- Aim of the exercise:
Quote only the lines from the line containing "for node in" to the line containing "in imported if", with both of those lines included, please, exactly as written.

- Data shown:
◇ ◇ ◇ ◇
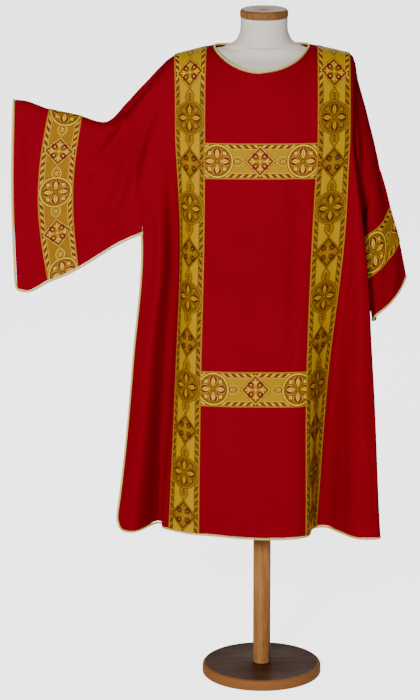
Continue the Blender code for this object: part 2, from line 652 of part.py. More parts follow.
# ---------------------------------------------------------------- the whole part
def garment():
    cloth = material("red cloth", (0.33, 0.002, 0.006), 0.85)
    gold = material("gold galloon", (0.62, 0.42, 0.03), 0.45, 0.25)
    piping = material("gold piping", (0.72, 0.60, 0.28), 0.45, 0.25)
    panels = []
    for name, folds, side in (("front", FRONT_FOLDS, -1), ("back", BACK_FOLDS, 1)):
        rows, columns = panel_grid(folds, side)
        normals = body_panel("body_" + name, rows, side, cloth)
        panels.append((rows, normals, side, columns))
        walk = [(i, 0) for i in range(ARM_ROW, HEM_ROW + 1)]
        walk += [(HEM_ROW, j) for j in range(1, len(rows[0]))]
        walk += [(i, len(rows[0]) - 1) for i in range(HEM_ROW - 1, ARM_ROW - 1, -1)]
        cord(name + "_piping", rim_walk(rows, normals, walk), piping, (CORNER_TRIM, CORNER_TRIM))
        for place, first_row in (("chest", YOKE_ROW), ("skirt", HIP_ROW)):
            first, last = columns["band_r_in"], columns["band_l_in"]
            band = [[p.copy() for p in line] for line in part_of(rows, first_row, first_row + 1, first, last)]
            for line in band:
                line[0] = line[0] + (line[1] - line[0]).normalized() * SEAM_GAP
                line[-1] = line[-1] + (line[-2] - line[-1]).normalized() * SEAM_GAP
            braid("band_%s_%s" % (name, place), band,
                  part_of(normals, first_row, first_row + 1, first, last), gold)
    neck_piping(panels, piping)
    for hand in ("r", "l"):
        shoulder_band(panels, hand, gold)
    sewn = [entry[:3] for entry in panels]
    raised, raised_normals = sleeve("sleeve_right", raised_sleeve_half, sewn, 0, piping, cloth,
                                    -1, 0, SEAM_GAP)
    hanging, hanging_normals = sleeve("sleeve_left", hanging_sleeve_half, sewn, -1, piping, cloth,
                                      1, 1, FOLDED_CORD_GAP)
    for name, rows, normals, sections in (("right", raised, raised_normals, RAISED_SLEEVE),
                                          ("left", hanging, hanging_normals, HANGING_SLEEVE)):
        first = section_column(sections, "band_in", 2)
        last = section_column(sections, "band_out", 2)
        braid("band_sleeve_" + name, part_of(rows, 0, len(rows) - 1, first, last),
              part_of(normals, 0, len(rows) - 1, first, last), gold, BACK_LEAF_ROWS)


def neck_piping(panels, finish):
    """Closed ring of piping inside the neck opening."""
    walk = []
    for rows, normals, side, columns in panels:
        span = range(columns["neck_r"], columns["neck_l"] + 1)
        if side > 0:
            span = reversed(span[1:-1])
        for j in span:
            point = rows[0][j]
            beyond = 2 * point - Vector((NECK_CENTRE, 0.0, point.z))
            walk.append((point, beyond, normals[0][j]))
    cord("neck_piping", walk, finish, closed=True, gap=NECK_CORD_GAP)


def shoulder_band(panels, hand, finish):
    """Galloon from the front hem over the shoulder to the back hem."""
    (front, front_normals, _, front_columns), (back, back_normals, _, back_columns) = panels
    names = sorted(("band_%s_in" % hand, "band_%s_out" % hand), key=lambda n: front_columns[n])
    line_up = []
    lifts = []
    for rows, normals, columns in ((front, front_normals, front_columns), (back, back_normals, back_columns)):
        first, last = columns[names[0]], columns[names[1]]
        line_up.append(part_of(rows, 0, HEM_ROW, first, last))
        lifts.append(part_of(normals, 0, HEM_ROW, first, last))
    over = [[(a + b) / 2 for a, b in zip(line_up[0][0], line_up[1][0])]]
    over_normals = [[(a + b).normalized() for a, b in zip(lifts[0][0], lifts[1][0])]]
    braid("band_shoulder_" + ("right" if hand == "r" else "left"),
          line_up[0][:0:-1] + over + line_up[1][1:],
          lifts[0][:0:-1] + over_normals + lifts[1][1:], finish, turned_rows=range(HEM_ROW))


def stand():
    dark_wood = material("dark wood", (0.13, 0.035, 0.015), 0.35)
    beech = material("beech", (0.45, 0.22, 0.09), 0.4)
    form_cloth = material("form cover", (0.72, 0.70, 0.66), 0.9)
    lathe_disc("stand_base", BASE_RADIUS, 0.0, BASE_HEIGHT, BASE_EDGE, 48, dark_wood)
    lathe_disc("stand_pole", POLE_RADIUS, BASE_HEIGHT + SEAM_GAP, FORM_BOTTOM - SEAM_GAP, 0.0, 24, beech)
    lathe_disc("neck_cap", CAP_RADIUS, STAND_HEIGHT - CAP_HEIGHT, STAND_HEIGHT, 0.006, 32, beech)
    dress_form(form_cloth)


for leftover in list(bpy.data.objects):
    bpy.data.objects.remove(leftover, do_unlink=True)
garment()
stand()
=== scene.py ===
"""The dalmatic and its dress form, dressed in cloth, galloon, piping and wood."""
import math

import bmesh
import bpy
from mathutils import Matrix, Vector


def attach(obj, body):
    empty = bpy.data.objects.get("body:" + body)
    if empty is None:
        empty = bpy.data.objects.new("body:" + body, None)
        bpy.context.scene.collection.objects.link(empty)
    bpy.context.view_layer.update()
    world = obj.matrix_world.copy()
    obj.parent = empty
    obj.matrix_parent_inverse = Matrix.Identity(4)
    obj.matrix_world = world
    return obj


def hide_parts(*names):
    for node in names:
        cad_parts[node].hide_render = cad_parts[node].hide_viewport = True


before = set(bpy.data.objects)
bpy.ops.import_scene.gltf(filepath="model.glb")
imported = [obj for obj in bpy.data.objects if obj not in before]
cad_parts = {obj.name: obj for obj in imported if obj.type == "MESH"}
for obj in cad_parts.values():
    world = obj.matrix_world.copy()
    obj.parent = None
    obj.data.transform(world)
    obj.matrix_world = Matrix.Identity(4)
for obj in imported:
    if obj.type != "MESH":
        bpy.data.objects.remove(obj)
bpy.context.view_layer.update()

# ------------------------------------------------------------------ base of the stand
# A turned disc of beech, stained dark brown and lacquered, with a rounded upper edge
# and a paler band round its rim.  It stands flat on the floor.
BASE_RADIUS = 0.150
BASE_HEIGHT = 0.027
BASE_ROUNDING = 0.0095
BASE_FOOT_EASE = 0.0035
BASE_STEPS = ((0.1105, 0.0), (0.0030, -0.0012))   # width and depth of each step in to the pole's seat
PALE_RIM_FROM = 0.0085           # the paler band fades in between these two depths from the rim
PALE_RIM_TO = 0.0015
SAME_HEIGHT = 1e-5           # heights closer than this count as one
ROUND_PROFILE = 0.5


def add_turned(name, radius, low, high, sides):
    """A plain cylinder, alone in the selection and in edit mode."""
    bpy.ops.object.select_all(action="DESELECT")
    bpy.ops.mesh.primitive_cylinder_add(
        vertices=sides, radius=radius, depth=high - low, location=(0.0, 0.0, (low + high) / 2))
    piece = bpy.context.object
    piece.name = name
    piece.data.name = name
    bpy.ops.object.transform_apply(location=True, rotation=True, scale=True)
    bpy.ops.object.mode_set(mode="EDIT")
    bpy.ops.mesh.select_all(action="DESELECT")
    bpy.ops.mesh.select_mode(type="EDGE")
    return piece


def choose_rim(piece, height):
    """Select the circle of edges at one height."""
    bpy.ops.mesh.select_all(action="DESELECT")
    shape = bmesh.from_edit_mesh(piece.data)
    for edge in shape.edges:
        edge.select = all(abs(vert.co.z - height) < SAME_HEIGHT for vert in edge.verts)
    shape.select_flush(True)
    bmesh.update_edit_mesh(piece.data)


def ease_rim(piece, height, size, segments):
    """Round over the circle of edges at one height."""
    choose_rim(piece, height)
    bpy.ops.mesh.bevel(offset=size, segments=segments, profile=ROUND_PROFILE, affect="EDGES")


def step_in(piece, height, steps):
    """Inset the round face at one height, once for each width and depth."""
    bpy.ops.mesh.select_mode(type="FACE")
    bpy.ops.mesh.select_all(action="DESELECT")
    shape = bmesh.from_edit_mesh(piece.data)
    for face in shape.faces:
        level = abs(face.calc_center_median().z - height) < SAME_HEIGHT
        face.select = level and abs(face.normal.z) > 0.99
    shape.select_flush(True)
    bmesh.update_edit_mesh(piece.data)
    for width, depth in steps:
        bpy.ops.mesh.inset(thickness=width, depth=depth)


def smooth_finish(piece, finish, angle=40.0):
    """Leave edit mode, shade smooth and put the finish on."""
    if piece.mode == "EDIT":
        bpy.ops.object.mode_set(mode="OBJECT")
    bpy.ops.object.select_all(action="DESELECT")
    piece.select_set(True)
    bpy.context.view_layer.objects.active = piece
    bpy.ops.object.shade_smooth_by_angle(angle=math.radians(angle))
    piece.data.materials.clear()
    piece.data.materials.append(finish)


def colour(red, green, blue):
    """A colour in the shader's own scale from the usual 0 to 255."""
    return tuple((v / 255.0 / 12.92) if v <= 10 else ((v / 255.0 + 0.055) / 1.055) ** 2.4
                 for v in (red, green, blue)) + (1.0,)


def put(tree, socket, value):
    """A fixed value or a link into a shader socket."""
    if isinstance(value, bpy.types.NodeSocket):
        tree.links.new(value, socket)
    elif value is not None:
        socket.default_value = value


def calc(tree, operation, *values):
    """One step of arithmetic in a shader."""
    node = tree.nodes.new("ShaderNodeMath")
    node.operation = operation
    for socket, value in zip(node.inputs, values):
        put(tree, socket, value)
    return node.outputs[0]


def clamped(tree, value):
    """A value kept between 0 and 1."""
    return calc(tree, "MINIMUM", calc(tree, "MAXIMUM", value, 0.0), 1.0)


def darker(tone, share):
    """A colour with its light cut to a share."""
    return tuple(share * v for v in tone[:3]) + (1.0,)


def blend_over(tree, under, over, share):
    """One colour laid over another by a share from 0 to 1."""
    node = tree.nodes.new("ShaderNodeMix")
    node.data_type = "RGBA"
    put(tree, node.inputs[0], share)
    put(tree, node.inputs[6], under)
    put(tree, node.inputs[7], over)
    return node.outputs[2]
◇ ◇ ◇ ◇
- Result of the exercise:
    for node in names:
        cad_parts[node].hide_render = cad_parts[node].hide_viewport = True


before = set(bpy.data.objects)
bpy.ops.import_scene.gltf(filepath="model.glb")
imported = [obj for obj in bpy.data.objects if obj not in before]
cad_parts = {obj.name: obj for obj in imported if obj.type == "MESH"}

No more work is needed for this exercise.